Multimodal Support

SWE-agent supports multimodal AI models that can process both text and images. This enables the agent to work with visual context from GitHub issues, such as screenshots, diagrams, and UI mockups.

Overview

The multimodal implementation automatically:

Detects multimodal instances from SWE-bench Multimodal datasets
Downloads images from GitHub issue URLs
Converts to base64 markdown format for AI model consumption
Handles errors gracefully with fallback to text-only processing

Supported Image Categories

Currently, SWE-agent processes images from the problem_statement category, which includes:

Screenshots showing bugs or issues
UI mockups and design specifications
Diagrams explaining the problem
Error screenshots and visual evidence

!!! note "Design Choice" Only problem_statement images are processed to provide essential visual context for understanding the task, while preserving agent autonomy in determining solution approaches. Images from patch and test_patch categories may contain solution hints and are not processed.

Configuration

Basic Multimodal Setup

Use the pre-configured multimodal setup:

bash

sweagent run-batch \
    --config config/default_mm_with_images.yaml \
    --instances.type swe_bench \
    --instances.subset multimodal \
    --instances.split dev

Disabling Image Processing

You can disable image processing globally:

yaml

# config/your_config.yaml
agent:
  templates:
    disable_image_processing: true

Or for specific instances:

python

from sweagent.agent.problem_statement import SWEBenchMultimodalProblemStatement

problem_statement = SWEBenchMultimodalProblemStatement(
    text="Fix the rendering issue",
    issue_images=["https://example.com/screenshot.png"],
    disable_image_processing=True  # Skip image processing
)

Supported Models

Multimodal support works with any vision-capable models, including:

Claude Sonnet 4
o3 and o4-mini
Gemini 2.5 models

Example model configuration:

yaml

# model_configs/claude-sonnet-4-20250514_mm.yaml
model:
  name: claude-sonnet-4-20250514
  # Vision capabilities automatically detected

Image Processing Details

Supported Formats

PNG, JPEG, WebP images
Maximum size: 10MB per image

Example Usage

Automatic Detection

When loading SWE-bench instances, multimodal support is automatic:

json

{
    "instance_id": "example__repo-123",
    "problem_statement": "Fix the chart rendering bug...",
    "image_assets": {
        "problem_statement": ["http://example.com/chart.png"]
    }
}

Direct Usage

python

from sweagent.agent.problem_statement import SWEBenchMultimodalProblemStatement

problem_statement = SWEBenchMultimodalProblemStatement(
    text="Fix the rendering issue shown in the screenshots",
    issue_images=[
        "https://example.com/before.png",
        "https://example.com/after.png"
    ]
)

# This downloads images and converts them to base64 markdown
processed_text = problem_statement.get_problem_statement()

Configuration Options

In order to enable multimodal processing, you need to update the following configuration options:

History Processing

Enable image parsing in your configuration:

yaml

agent:
  history_processors:
    - type: image_parsing  # Parse base64 encoded images in observations

Tool Bundles

Include image and browser tools for visual tasks:

yaml

agent:
  tools:
    bundles:
      - path: tools/image_tools  # includes open_image tool to let models open image files
      - path: tools/web_browser  # includes 17 browser automation tools (click_mouse, open_site, etc.)
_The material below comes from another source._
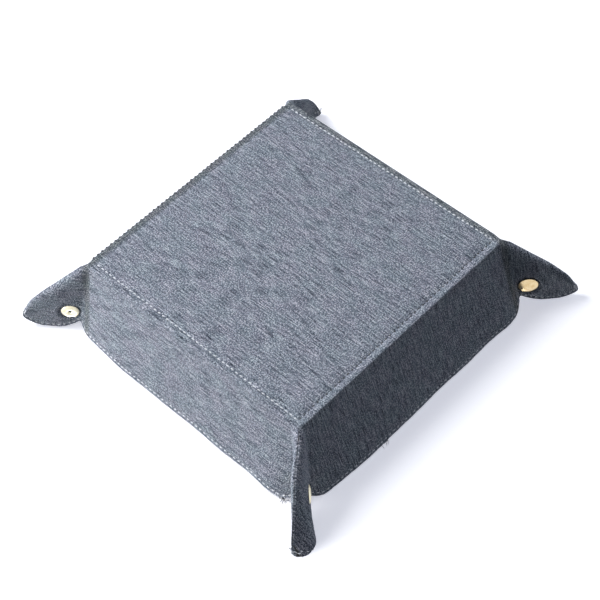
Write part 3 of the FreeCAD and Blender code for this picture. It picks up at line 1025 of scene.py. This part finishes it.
def lining_felt():
    """Near-black felt: a short matted pile with lighter fibres."""
    n = Nodes("lining_felt")
    uv = n.flat_sheet()
    fibres = n.noise(uv, (160.0, 60.0, 1.0), detail=4.0, roughness=0.7)
    crossing = n.noise(uv, (55.0, 170.0, 1.0), detail=4.0, roughness=0.7)
    pile = n.noise(uv, (14.0, 14.0, 1.0), detail=3.0)
    tone = n.maths("MAXIMUM", fibres, crossing)
    tone = n.maths("ADD", n.maths("MULTIPLY", tone, 0.75), n.maths("MULTIPLY", pile, 0.25))
    stops = (0.38, (0.012, 0.013, 0.015)), (0.6, (0.032, 0.034, 0.039)), (0.75, (0.075, 0.078, 0.085))
    n.surface(Base_Color=n.ramp(tone, stops), Roughness=0.95, Specular_IOR_Level=0.1)
    n.surface(Sheen_Weight=0.35, Sheen_Roughness=0.6)
    n.bump(tone, 0.6, 0.0008)
    return n.owner


def mottled(name, dark, light, scale, detail=4.0, roughness=0.9, relief=(0.3, 0.0002)):
    """A plain matter between two tones, such as board."""
    n = Nodes(name)
    mottle = n.noise(n.position(), (scale, scale, scale), detail)
    n.surface(Base_Color=n.ramp(mottle, ((0.35, dark), (0.65, light))), Roughness=roughness)
    n.bump(mottle, *relief)
    return n.owner


def sewing_thread(name, dark, light):
    """Thread with its twist."""
    return mottled(name, dark, light, 3200.0, 1.0, 0.6, (0.5, 0.0001))


def brass(name, light, dark, roughness):
    """Stamped brass with faint tarnish and scratches from rubbing."""
    n = Nodes(name)
    place = n.position()
    tarnish = n.noise(place, (420.0, 420.0, 420.0), detail=5.0)
    scratches = n.noise(place, (3000.0, 260.0, 900.0), detail=3.0)
    rough = n.maths("ADD", n.maths("MULTIPLY", scratches, 0.22), roughness)
    n.surface(Base_Color=n.ramp(tarnish, ((0.35, dark), (0.6, light))), Metallic=1.0, Roughness=rough)
    n.bump(scratches, 0.12, 0.00006)
    return n.owner


# ---- hardware


def dress_hardware():
    """Gives the snap pieces and the hidden board their own finish."""
    gold = brass("snap_gold", (0.90, 0.70, 0.40), (0.76, 0.54, 0.26), 0.2)
    pale = brass("snap_pale", (0.83, 0.74, 0.56), (0.62, 0.50, 0.33), 0.24)
    cream = brass("snap_cream", (0.94, 0.88, 0.68), (0.86, 0.77, 0.53), 0.42)
    wire = brass("snap_wire", (0.76, 0.62, 0.36), (0.55, 0.42, 0.22), 0.3)
    board = mottled("pressed_board", (0.30, 0.24, 0.18), (0.42, 0.35, 0.27), 900.0)
    finish = {"cap": gold, "socket": pale, "stud": pale, "eyelet": cream, "spring": wire}
    for corner in CORNERS:
        for part, material in finish.items():
            set_material(frame["nodes"][f"{corner}_snap_{part}"], material)
    set_material(frame["nodes"]["base_board"], board)


def set_material(node, material):
    node.data.materials.clear()
    node.data.materials.append(material)
    node.data.set_sharp_from_angle(angle=math.radians(35))


def make_painted_cap_shadows():
    """A near-black ring of painted shadow round each snap's cap, where the cap sinks into the cloth."""
    count, sides = 48, 8
    around = np.linspace(0, 2 * math.pi, count, endpoint=False)[:, None]
    thick = np.linspace(0, 2 * math.pi, sides, endpoint=False)[None, :]
    radius = CAP_RADIUS + CAP_SHADOW_GAP + CAP_SHADOW_THICK * np.cos(thick)
    centre = SNAP_MIDDLE - (SNAP_MIDDLE @ EAR_SIDE + EAR_HALF_WIDTH) * EAR_SIDE
    ring = centre + (radius * np.cos(around))[..., None] * EAR_OUT
    ring = ring + (radius * np.sin(around))[..., None] * np.array([0, 0, 1.0])
    ring = ring - (CAP_SHADOW_THICK * np.sin(thick) * np.ones_like(around))[..., None] * EAR_SIDE
    faces = []
    for i in range(count):
        for k in range(sides):
            here, ahead = i * sides, (i + 1) % count * sides
            beside = (k + 1) % sides
            faces.append((here + k, ahead + k, ahead + beside, here + beside))
    # painted shadow: near black, standing for the shade in the gap round the cap
    dark = mottled("painted_cap_shadow", (0.006, 0.006, 0.006), (0.012, 0.011, 0.010), 900.0)
    for turns, corner in enumerate(CORNERS):
        cap_shadow = add_mesh(f"seat_{corner}", turned(ring.reshape(-1, 3), turns), faces)
        cap_shadow.data.materials.append(dark)
        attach(cap_shadow, f"{corner}_cap_flap")


# ---- studio

# The reference shows the tray upside down, so the camera looks up at its underside. A sheet of paper
# at the rim's height is seen only from below, and the table at the base's height only from above.

PAPER_GAP = 0.0004
WORLD_LIGHT = 0.375
WORLD_LEAN = 0.25  # how much its light changes from side to side
WORLD_COLOUR = (0.94, 0.98, 1.07, 1)
VIEW_AZIMUTH = math.radians(-41.46)
VIEW_ELEVATION = math.radians(52.91)
VIEW_ROLL = math.radians(-6.12)
VIEW_DISTANCE = 5.235  # in base sides
VIEW_SHIFT = (0.0226, -0.1615)
FOCAL_LENGTH = 92.9


def one_sided(name, glow, from_below):
    """White paper that shows only on one side and casts no shadow."""
    n = Nodes(name)
    n.surface(Base_Color=(0.80, 0.80, 0.80, 1), Roughness=1.0, Specular_IOR_Level=0.0)
    n.surface(Emission_Color=(*glow, 1), Emission_Strength=1.0)
    clear = n.add("ShaderNodeBsdfTransparent").outputs[0]
    white = n.shader.outputs[0]
    mix = n.add("ShaderNodeMixShader")
    n.link(n.add("ShaderNodeNewGeometry").outputs["Backfacing"], mix.inputs[0])
    n.link(clear if from_below else white, mix.inputs[1])
    n.link(white if from_below else clear, mix.inputs[2])
    n.link(mix.outputs[0], n.tree.nodes["Material Output"].inputs["Surface"])
    return n.owner


def ground(name, z, glow, from_below):
    bpy.ops.mesh.primitive_plane_add(size=6.0, location=(0, 0, z))
    plane = bpy.context.object
    plane.name = name
    plane.data.materials.append(one_sided(name, glow, from_below))
    for ray in ("shadow", "diffuse", "glossy", "transmission"):
        setattr(plane, f"visible_{ray}", False)


def area_light(name, direction, distance, size, power):
    """A square light, aimed at the tray from a direction."""
    data = bpy.data.lights.new(name, "AREA")
    data.shape = "SQUARE"
    data.size = size
    data.energy = power
    light = add_object(name, data)
    towards = Vector(direction).normalized()
    target = Vector((0, 0, 0.03))
    light.location = target + towards * distance
    light.rotation_euler = towards.to_track_quat("Z", "Y").to_euler()
    light.visible_camera = False


def make_lights():
    # for the underside, as in the reference: one low at the side and one high
    area_light("side_below", (-0.9, -0.56, -0.17), 0.95, 0.5, 7.9)
    area_light("high_below", (-0.25, -0.42, -0.85), 1.2, 0.35, 10.3)
    # for the open side: straight above, so it leaves the outer faces alone
    area_light("overhead", (-0.2, -0.15, 1.0), 1.3, 0.5, 14.0)


def make_world():
    """White all round; as a light it is weaker, and weakest from the back left."""
    n = Nodes("studio", bpy.data.worlds)
    path = n.add("ShaderNodeLightPath").outputs
    seen = n.maths("MAXIMUM", path["Is Camera Ray"], path["Is Glossy Ray"])
    lean = n.add("ShaderNodeVectorMath", operation="DOT_PRODUCT")
    n.link(n.add("ShaderNodeTexCoord").outputs["Generated"], lean.inputs[0])
    lean.inputs[1].default_value = (WORLD_LEAN, -WORLD_LEAN, 0)
    light = n.maths("ADD", lean.outputs["Value"], WORLD_LIGHT)
    background = n.tree.nodes["Background"].inputs
    background["Color"].default_value = WORLD_COLOUR
    n.link(n.maths("MAXIMUM", seen, light), background["Strength"])
    bpy.context.scene.world = n.owner


def make_camera():
    """The reference's viewpoint, turned half round the X axis with the tray."""
    az, el = VIEW_AZIMUTH, VIEW_ELEVATION
    back = Vector((math.sin(az) * math.cos(el), -math.cos(az) * math.cos(el), math.sin(el)))
    across = Vector((0, 0, 1)).cross(back).normalized()
    up = back.cross(across)
    c, s = math.cos(VIEW_ROLL), math.sin(VIEW_ROLL)
    across, up = c * across + s * up, c * up - s * across
    side = 2 * HALF * MM
    place = side * (back * VIEW_DISTANCE + across * VIEW_SHIFT[0] + up * VIEW_SHIFT[1])
    columns = Matrix((across, up, back)).transposed().to_4x4()
    columns.translation = place
    data = bpy.data.cameras.new("camera")
    data.sensor_width = 36.0
    data.lens = FOCAL_LENGTH
    data.clip_start = 0.01
    camera = add_object("camera", data)
    camera.matrix_world = Matrix.Rotation(math.pi, 4, "X") @ columns
    bpy.context.scene.camera = camera


def make_studio():
    ground("paper", CAD_BOX[1][2] + PAPER_GAP, (0.44, 0.45, 0.51), True)
    ground("table", -PAPER_GAP, (0.58, 0.58, 0.61), False)
    make_lights()
    make_world()
    make_camera()
    bpy.context.scene.view_settings.view_transform = "Standard"
    bpy.context.scene.view_settings.look = "None"


# ---- build


def build():
    materials = {
        "cover_cloth": cover_cloth(),
        "lining_felt": lining_felt(),
        "interlining": mottled("stiff_interlining", (0.5, 0.49, 0.46), (0.62, 0.61, 0.58), 1600.0),
    }
    bright = sewing_thread("pale_thread", (0.55, 0.58, 0.64), (0.90, 0.92, 0.95))
    # painted shade: the pale thread again, near black where the base's outer stitches lie in shade; the
    # walls' loose yarn ends are dark of their own
    shaded_thread_and_yarn = sewing_thread("shade_thread_and_dark_yarn", (0.02, 0.022, 0.025), (0.07, 0.075, 0.08))
    make_base(materials)
    for turns, side in enumerate(SIDES):
        make_wall(side, turns, materials)
        make_interlining(side, turns, materials)
    for corner, kind in FLAPS:
        make_flap(corner, kind, materials)
    make_base_stitches((bright, shaded_thread_and_yarn))
    make_wall_stitches((bright, shaded_thread_and_yarn))
    make_flap_stitches((bright, shaded_thread_and_yarn))
    make_painted_cap_shadows()
    dress_hardware()
    make_studio()


build()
The web_browser bundle provides tools for:

Opening websites (open_site)
Taking screenshots (screenshot_site)
Interacting with web pages (click_mouse, type_text, scroll_on_page)
Executing JavaScript (execute_script_on_page)
And more - see the configuration guide for the full list

Templates Configuration

We've enabled multimodal processing when --instances.type=swe-bench --instances.subset=multimodal are set.

To disable this behavior, you must set --templates.disable_image_processing=true.